Table 15.10 Summary of execution time, energy consumption, and cost of running per job for all benchmarks

7 Conclusions and Future Work

In this chapter, we investigated the Hadoop deployment on low-cost low-power ARM-based single board computers. We consider two kinds of popular platforms Raspberry Pi 2B and Odroid XU-4 using ARM Cortex Processors connected in a tree network topology. We perform various performance benchmarking tests on these two platforms testing performance metrics for CPU task execution times, removable memory modules, energy consumption, and network performance. We present the power consumption and estimate cost of power per year. Further to this, we configure and deploy Hadoop 2.6.2 on these clusters considering the limited capabilities of the SBCs. Various CPU-intensive and IO-intensive Hadoop benchmarks including computation of Pi using Monte Carlo method, Wordcount, TestDFSIO, and TeraSort were executed and performance results obtained. We carried out an in-depth analysis of energy consumption of these clusters and correlate performance with low-cost low-energy capabilities of these clusters.
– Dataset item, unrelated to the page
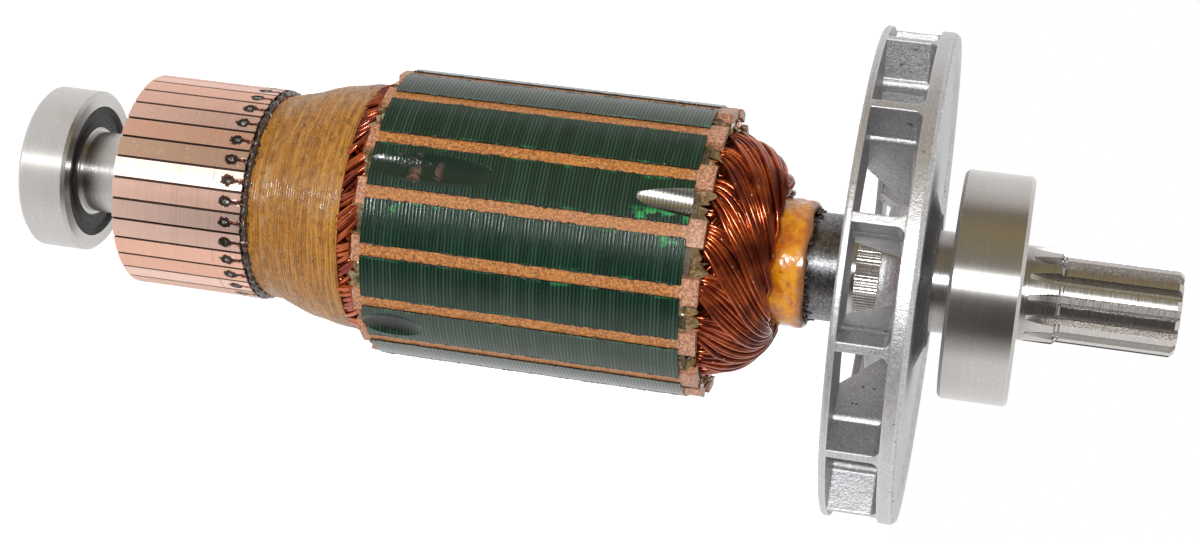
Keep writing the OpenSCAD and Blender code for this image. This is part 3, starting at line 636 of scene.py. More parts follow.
def core_finish():
    """Dark varnish over the edges of the sheets, bright green pools that are partly a painted highlight, painted
    shade in the slot mouths and on one side of the notch, and bare or thin varnish in the cuts.
    """
    settings = bpy.context.scene.armature_core
    varnish = tuple(settings.varnish)
    made, tree, to = finish("core varnish", varnish, IOR=1.5, Coat_Weight=0.25, Coat_Roughness=0.2)
    at = use(tree, round_the_shaft())
    angle, z, radius = at["Angle"], at["Height"], at["Radius"]
    turn = calc(tree, "DIVIDE", calc(tree, "SUBTRACT", angle, SLOT_ANGLE - TAU), SLOT_STEP)
    land = calc(tree, "MODULO", calc(tree, "FLOOR", turn), float(SLOTS))
    across = calc(tree, "SUBTRACT", calc(tree, "FRACT", turn), 0.5)     # -0.5 to 0.5 over a land
    edge = calc(tree, "ABSOLUTE", across)
    fine = use(tree, grain(), Size=0.3, Detail=3.0)["Value"]
    waver = use(tree, grain(), Size=9.0, Detail=2.0)["Value"]
    sheet = calc(tree, "DIVIDE", calc(tree, "ADD", z, calc(tree, "MULTIPLY", waver, 0.5)),
                 settings.sheet / MM)
    each = put(tree, "ShaderNodeTexWhiteNoise", {"W": calc(tree, "FLOOR", sheet)},
               noise_dimensions="1D").outputs["Value"]
    phase = calc(tree, "FRACT", sheet)
    crest = calc(tree, "SUBTRACT", 1.0, calc(tree, "ABSOLUTE", calc(tree, "SUBTRACT", calc(
        tree, "MULTIPLY", phase, 2.0), 1.0)))
    ridge = ramp(tree, crest, 0.15, 0.85)
    thick = use(tree, blotches(), Size=8.0, Cover=0.45, Softness=0.3)["Mask"]
    shown = calc(tree, "MULTIPLY", ridge, ramp(tree, thick, 0.0, 1.0, 1.0, 0.35))
    shown = calc(tree, "MULTIPLY", shown, ramp(tree, each, 0.0, 1.0, 0.55, 1.0))
    tone = blend(tree, shown, tuple(c * 0.22 for c in varnish), varnish)
    tone = blend(tree, ramp(tree, fine, 0.6, 0.85, 0.0, 0.4), tone, (0.05, 0.12, 0.08))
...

Results from these studies show that while SBC-based clusters are energy efficient overall, the operation cost to performance ratio can vary based on the workload. In terms of power efficiency, for smaller workloads, the Xu20 Cluster outperforms the other clusters; however, with larger workloads, the Xu20 Cluster performance is comparable to HDM with the exception of TeraGen and TeraSort benchmarks. Similarly, in terms of dollar cost of operation for these clusters, the results heavily depend on execution time. For low-intensity workloads, the Xu20 Cluster outperforms the HDM Cluster; however, the TeraGen and TeraSort heavy workloads yield poor performance for Xu20 Cluster when compared to HDM Cluster. The RPi Cluster consistently was outperformed by the other two clusters regardless of the variation in workloads.

For heavier workload application, such as big data applications, due to the inefficient performance of these devices, the SBC-based clusters may not be an appropriate choice. The overall cost of operation can be expensive mainly due to the inefficient onboard SBC resources resulting in larger execution times for job completion effectively ensuing increased operation costs. It is, however, possible to tweak Hadoop configuration parameters to adjust with given resources to improve the overall performance. At the moment, we intend to use these clusters for academic research and teaching. In the future, we will consider the use of NAS for RPi Cluster to improve the storage performance since the currently installed SD card storage provides a bottleneck. We will also study the effect of replication factor and containers per node in the Xu20 Cluster to tweak the performance on that cluster. Further, we intend to study newer SBC boards deployed in similar configurations with reliable power measurement and energy consumption analysis.